Full disclosure: I’m relatively new to the DevOps movement. I’ve been in a customer service, sales, or project management role for most of my career so far. So some of you might stop reading at this point because I don’t have 10 years of experience running a DevOps team (another thing I learned last week – no one does!). With that said, I think some of the core principles I learned at DevOpsDays Chicago can be applied to whatever role you’re in.
Grasping the new movement
At first, I thought DevOps was simply combining the Development and Operations teams for better communication…which is true to a certain degree. Then I thought it was the new wave for Agile and I sort of viewed it as Agile 2.0…which again has some truth to it.
I then learned the core mantra for the movement as being CAMS. To the other newbies, this stands for Culture (improvement), Automation (delivery), Measurement (learning), and Sharing (collaboration).
Things started to come together for me. The combination of Devs and Ops can prevent the combative behavior of pointing the finger within an organization. Seems like it makes sense. This new found collaboration can open doors for an organization and improve culture. What else is there to learn about DevOps?
Attending DevOpsDays Chicago last week was a bit of an eye opener for me. Not because I left with a degree in software development or systems engineering, although the event was geared to those teams with a few presentations that admittedly went over my head.
It was an eye opener for me because the majority of the topics that were covered, could be applied to any field you’re in. Which department isn’t facing the need to implement some form of CAMS? Everything in the business world is changing and changing fast. Results are expected quickly, not only from management but from employees and potential new talent.
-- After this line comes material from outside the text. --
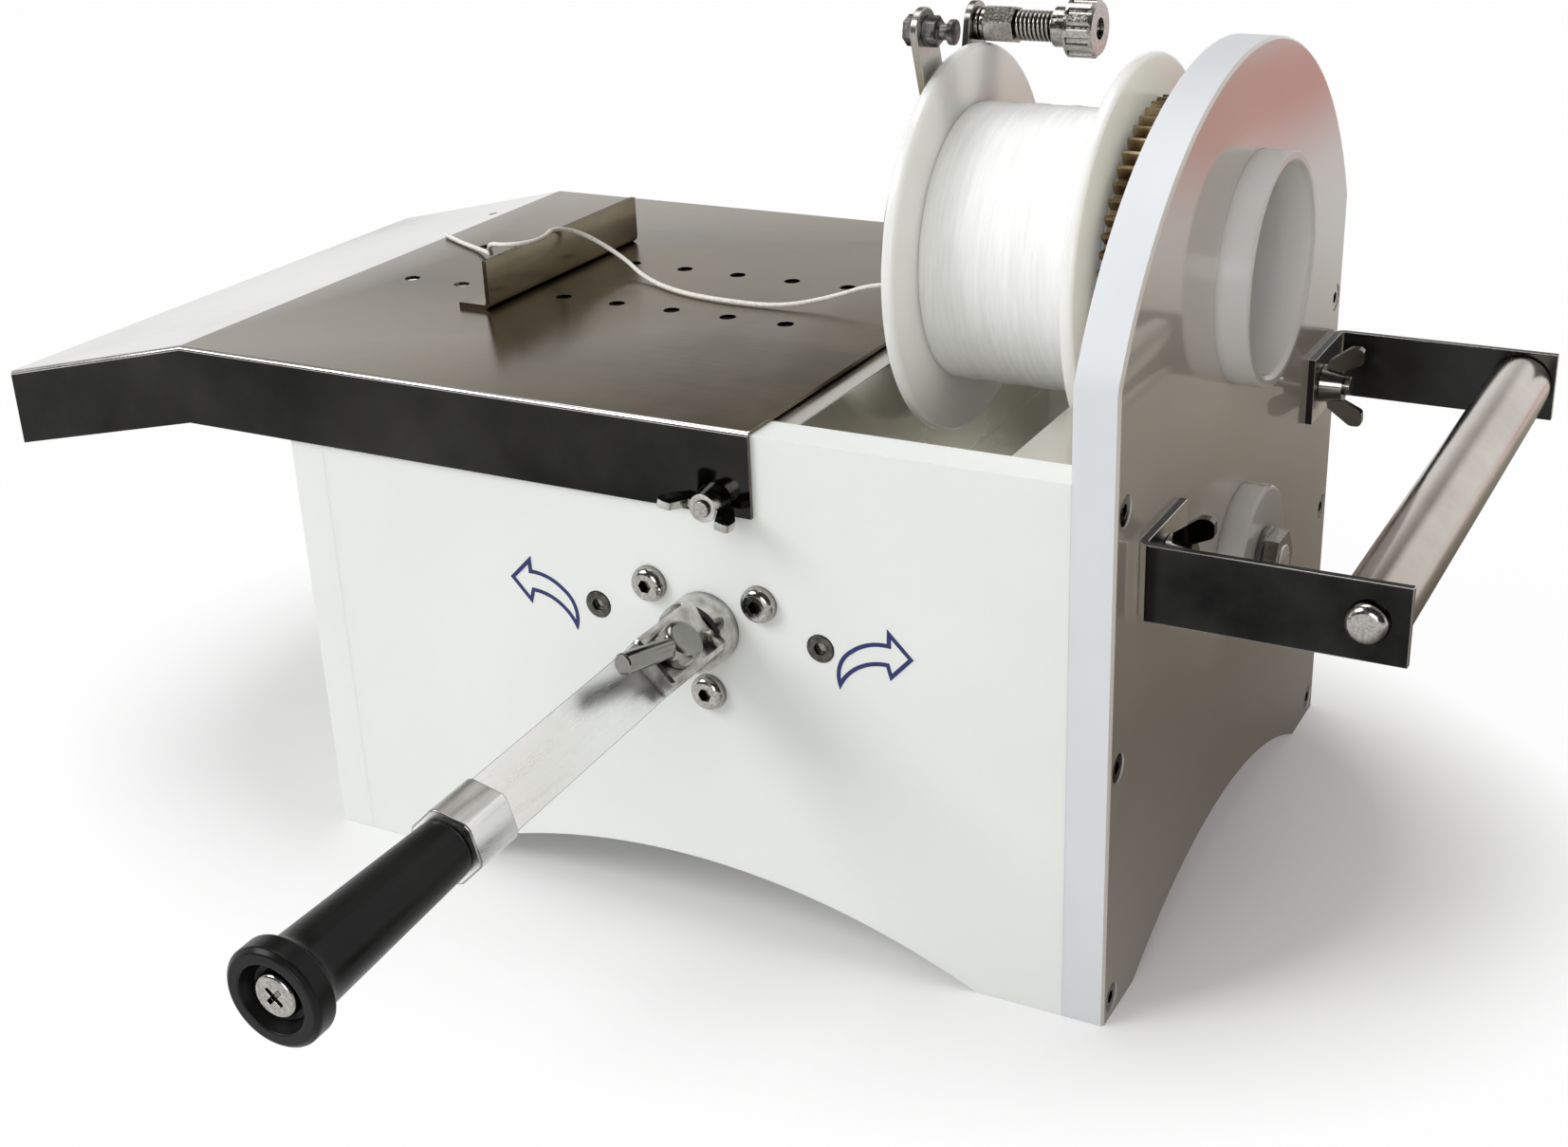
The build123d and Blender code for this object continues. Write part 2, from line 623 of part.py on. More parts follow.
BOSS_SPIGOT_R = 14.0
BOSS_R = 30.0
BOSS_T = 10.5
CROSS_ENDS = (LEVER_X + 41.0, 19.0)


def shaft_boss():
    boss = rod_x(0, BOSS_T, MID_Y, SHAFT_Z, BOSS_R)
    boss = chamfer(boss.edges().group_by(Axis.X)[-1], 1.0)
    boss += rod_x(-PLATE_T, 1, MID_Y, SHAFT_Z, BOSS_SPIGOT_R)
    return boss - rod_x(-PLATE_T - 1, BOSS_T + 1, MID_Y, SHAFT_Z, CROSS_R + FIT)


def cross_shaft():
    shaft = rod_x(*CROSS_ENDS, MID_Y, SHAFT_Z, CROSS_R)
    shaft += rod_x(CROSS_ENDS[0] - 16.5, CROSS_ENDS[0] + 1, MID_Y, SHAFT_Z, 4.0)
    return shaft


def bevel_pinion():
    """14 teeth; a gap faces the big gear, on the -y side."""
    gear = bevel_solid(BEVEL_TEETH[1], BEVEL_TEETH[0], 360 / BEVEL_TEETH[1] / 2, 40.8, 7.5, 4.0)
    gear = gear.rotate(Axis.Z, -90).rotate(Axis.Y, 90)
    return Pos(LEVER_X, MID_Y, SHAFT_Z) * gear


def lower_gear():
    """Same gear on the cross shaft, with a gap pointing straight up."""
    face = spur_face(SPUR_TEETH, SPUR_MODULE, pi / 2 + pi / SPUR_TEETH)
    gear = Pos(GEAR_X[0], 0, 0) * FACE_X * extrude(face, GEAR_X[1] - GEAR_X[0])
    gear += rod_x(GEAR_X[1] - 1, -PLATE_T - 0.3, 0, 0, 16.0)
    gear -= rod_x(GEAR_X[0] - 1, 0, 0, 0, CROSS_R)
    return Pos(0, MID_Y, SHAFT_Z) * gear


def shaft_nut():
    nut = hex_x(BOSS_T + 2.2, BOSS_T + 8.0, 24.0) + rod_x(BOSS_T + 0.3, BOSS_T + 2.3, 0, 0, 14.0)
    nut -= rod_x(0, 40, 0, 0, CROSS_R)
    return Pos(0, MID_Y, SHAFT_Z) * nut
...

One point was made very clear in one of the later morning presentations called Brainstorming Failure. In particular, the presenter’s point was the importance of feedback. There was a funny analogy of walking into a cockpit with a blank dashboard and the pilots telling you everything was going great. The next slide had an image of the cockpit with the dashboards you’d expect. The constant feedback point was only one of the speaker’s points but you could get that silver lining throughout the two days.
In other presentations, you’d hear a common phrase “empathy.” Again which department in an organization couldn’t use a shot of this? At the end of the day, empathy just means staying open to listening and learning from others.
This resonated with me and I’m not a system engineer. I don’t care what job you have, very few of us can report back to our manager with “everything is great.” Nor does it make sense to communicate to the rest of the team as if we have all of the answers. Details are required and creating a safe forum for sharing these details is critical.
One conversation that stood out for me was on the second morning before breakfast. I was talking to someone and when I asked what she did, she said her title was DevOps manager. She then went on to say that she didn’t like it because no one knows what that means – internally and externally.
The reality is that will change. Just like no one knew what Agile was in the early 2000s and now it’s a common practice in the software development world.
Don’t believe me? Doing a simple google trends search on the word DevOps and it’s interesting to see the growth:
One thing I know for sure is that you can’t buy DevOps. You can purchase tools that can help your DevOps teams but without the understanding and buy in from the different teams and management, good luck.